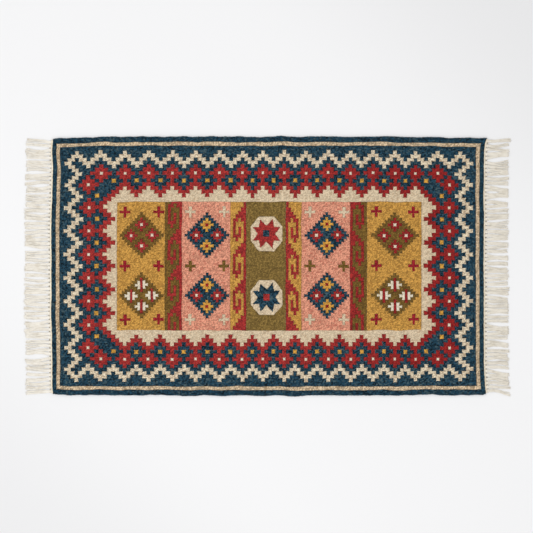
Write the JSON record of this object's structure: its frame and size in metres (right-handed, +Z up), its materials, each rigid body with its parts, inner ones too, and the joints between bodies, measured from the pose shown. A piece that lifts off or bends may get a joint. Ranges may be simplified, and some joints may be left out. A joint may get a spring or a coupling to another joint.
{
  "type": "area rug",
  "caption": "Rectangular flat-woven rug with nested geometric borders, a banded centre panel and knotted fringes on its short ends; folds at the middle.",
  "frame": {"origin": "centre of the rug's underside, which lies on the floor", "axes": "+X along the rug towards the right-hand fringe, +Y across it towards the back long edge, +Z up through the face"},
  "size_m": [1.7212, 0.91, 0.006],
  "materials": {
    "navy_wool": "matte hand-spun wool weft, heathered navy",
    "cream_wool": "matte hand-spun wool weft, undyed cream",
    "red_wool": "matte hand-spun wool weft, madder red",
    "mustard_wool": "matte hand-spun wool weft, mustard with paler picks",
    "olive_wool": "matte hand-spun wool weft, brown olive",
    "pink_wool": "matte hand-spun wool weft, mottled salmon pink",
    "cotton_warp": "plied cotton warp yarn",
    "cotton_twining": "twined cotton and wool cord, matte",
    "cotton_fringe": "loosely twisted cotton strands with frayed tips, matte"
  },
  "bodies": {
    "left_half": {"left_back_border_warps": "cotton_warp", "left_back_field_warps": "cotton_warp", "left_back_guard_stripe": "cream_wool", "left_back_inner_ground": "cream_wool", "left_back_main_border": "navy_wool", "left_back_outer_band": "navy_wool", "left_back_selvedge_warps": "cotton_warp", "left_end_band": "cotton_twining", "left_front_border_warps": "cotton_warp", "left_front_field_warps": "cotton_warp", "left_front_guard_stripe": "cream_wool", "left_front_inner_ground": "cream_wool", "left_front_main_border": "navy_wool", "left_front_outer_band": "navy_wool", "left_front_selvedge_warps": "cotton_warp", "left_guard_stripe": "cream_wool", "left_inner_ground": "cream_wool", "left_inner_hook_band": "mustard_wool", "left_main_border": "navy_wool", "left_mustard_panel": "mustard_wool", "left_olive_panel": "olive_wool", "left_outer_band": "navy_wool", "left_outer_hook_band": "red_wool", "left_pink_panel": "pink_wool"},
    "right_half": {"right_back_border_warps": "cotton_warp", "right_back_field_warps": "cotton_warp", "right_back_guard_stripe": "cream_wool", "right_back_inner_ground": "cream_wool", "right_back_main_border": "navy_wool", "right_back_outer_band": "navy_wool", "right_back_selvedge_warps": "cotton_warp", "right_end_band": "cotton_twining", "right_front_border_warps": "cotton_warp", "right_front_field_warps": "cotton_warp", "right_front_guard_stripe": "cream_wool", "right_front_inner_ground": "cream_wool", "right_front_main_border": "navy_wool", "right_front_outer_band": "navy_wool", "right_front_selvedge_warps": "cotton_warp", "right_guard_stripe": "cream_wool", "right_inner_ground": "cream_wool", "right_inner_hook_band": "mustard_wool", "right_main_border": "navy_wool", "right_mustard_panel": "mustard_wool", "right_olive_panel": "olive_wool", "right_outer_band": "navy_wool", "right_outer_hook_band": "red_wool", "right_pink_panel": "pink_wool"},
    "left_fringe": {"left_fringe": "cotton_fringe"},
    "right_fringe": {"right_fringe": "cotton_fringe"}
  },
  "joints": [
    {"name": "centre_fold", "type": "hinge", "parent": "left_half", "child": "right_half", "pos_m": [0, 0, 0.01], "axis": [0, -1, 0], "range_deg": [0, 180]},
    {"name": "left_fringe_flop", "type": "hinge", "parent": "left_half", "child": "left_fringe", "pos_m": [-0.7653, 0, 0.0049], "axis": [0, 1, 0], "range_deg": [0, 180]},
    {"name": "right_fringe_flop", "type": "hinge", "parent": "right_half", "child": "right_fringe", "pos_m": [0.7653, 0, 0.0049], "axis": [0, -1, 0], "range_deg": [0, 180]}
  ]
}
::::::
:: Your task ::
Would you copy out each line exactly as written?

:: Complete output ::
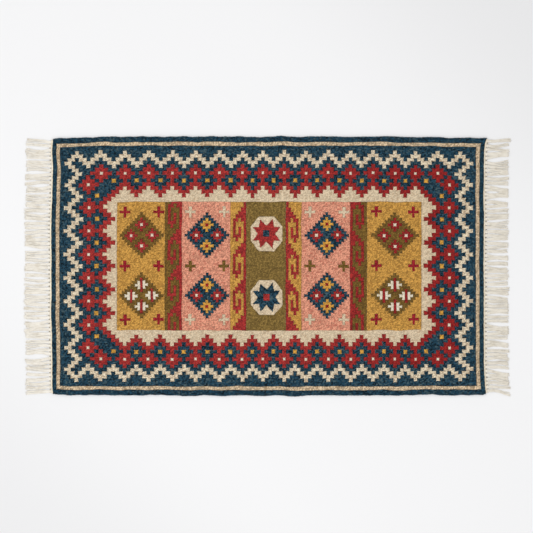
Write the JSON record of this object's structure: its frame and size in metres (right-handed, +Z up), its materials, each rigid body with its parts, inner ones too, and the joints between bodies, measured from the pose shown. A piece that lifts off or bends may get a joint. Ranges may be simplified, and some joints may be left out. A joint may get a spring or a coupling to another joint.
{
  "type": "area rug",
  "caption": "Rectangular flat-woven rug with nested geometric borders, a banded centre panel and knotted fringes on its short ends; folds at the middle.",
  "frame": {"origin": "centre of the rug's underside, which lies on the floor", "axes": "+X along the rug towards the right-hand fringe, +Y across it towards the back long edge, +Z up through the face"},
  "size_m": [1.7212, 0.91, 0.006],
  "materials": {
    "navy_wool": "matte hand-spun wool weft, heathered navy",
    "cream_wool": "matte hand-spun wool weft, undyed cream",
    "red_wool": "matte hand-spun wool weft, madder red",
    "mustard_wool": "matte hand-spun wool weft, mustard with paler picks",
    "olive_wool": "matte hand-spun wool weft, brown olive",
    "pink_wool": "matte hand-spun wool weft, mottled salmon pink",
    "cotton_warp": "plied cotton warp yarn",
    "cotton_twining": "twined cotton and wool cord, matte",
    "cotton_fringe": "loosely twisted cotton strands with frayed tips, matte"
  },
  "bodies": {
    "left_half": {"left_back_border_warps": "cotton_warp", "left_back_field_warps": "cotton_warp", "left_back_guard_stripe": "cream_wool", "left_back_inner_ground": "cream_wool", "left_back_main_border": "navy_wool", "left_back_outer_band": "navy_wool", "left_back_selvedge_warps": "cotton_warp", "left_end_band": "cotton_twining", "left_front_border_warps": "cotton_warp", "left_front_field_warps": "cotton_warp", "left_front_guard_stripe": "cream_wool", "left_front_inner_ground": "cream_wool", "left_front_main_border": "navy_wool", "left_front_outer_band": "navy_wool", "left_front_selvedge_warps": "cotton_warp", "left_guard_stripe": "cream_wool", "left_inner_ground": "cream_wool", "left_inner_hook_band": "mustard_wool", "left_main_border": "navy_wool", "left_mustard_panel": "mustard_wool", "left_olive_panel": "olive_wool", "left_outer_band": "navy_wool", "left_outer_hook_band": "red_wool", "left_pink_panel": "pink_wool"},
    "right_half": {"right_back_border_warps": "cotton_warp", "right_back_field_warps": "cotton_warp", "right_back_guard_stripe": "cream_wool", "right_back_inner_ground": "cream_wool", "right_back_main_border": "navy_wool", "right_back_outer_band": "navy_wool", "right_back_selvedge_warps": "cotton_warp", "right_end_band": "cotton_twining", "right_front_border_warps": "cotton_warp", "right_front_field_warps": "cotton_warp", "right_front_guard_stripe": "cream_wool", "right_front_inner_ground": "cream_wool", "right_front_main_border": "navy_wool", "right_front_outer_band": "navy_wool", "right_front_selvedge_warps": "cotton_warp", "right_guard_stripe": "cream_wool", "right_inner_ground": "cream_wool", "right_inner_hook_band": "mustard_wool", "right_main_border": "navy_wool", "right_mustard_panel": "mustard_wool", "right_olive_panel": "olive_wool", "right_outer_band": "navy_wool", "right_outer_hook_band": "red_wool", "right_pink_panel": "pink_wool"},
    "left_fringe": {"left_fringe": "cotton_fringe"},
    "right_fringe": {"right_fringe": "cotton_fringe"}
  },
  "joints": [
    {"name": "centre_fold", "type": "hinge", "parent": "left_half", "child": "right_half", "pos_m": [0, 0, 0.01], "axis": [0, -1, 0], "range_deg": [0, 180]},
    {"name": "left_fringe_flop", "type": "hinge", "parent": "left_half", "child": "left_fringe", "pos_m": [-0.7653, 0, 0.0049], "axis": [0, 1, 0], "range_deg": [0, 180]},
    {"name": "right_fringe_flop", "type": "hinge", "parent": "right_half", "child": "right_fringe", "pos_m": [0.7653, 0, 0.0049], "axis": [0, -1, 0], "range_deg": [0, 180]}
  ]
}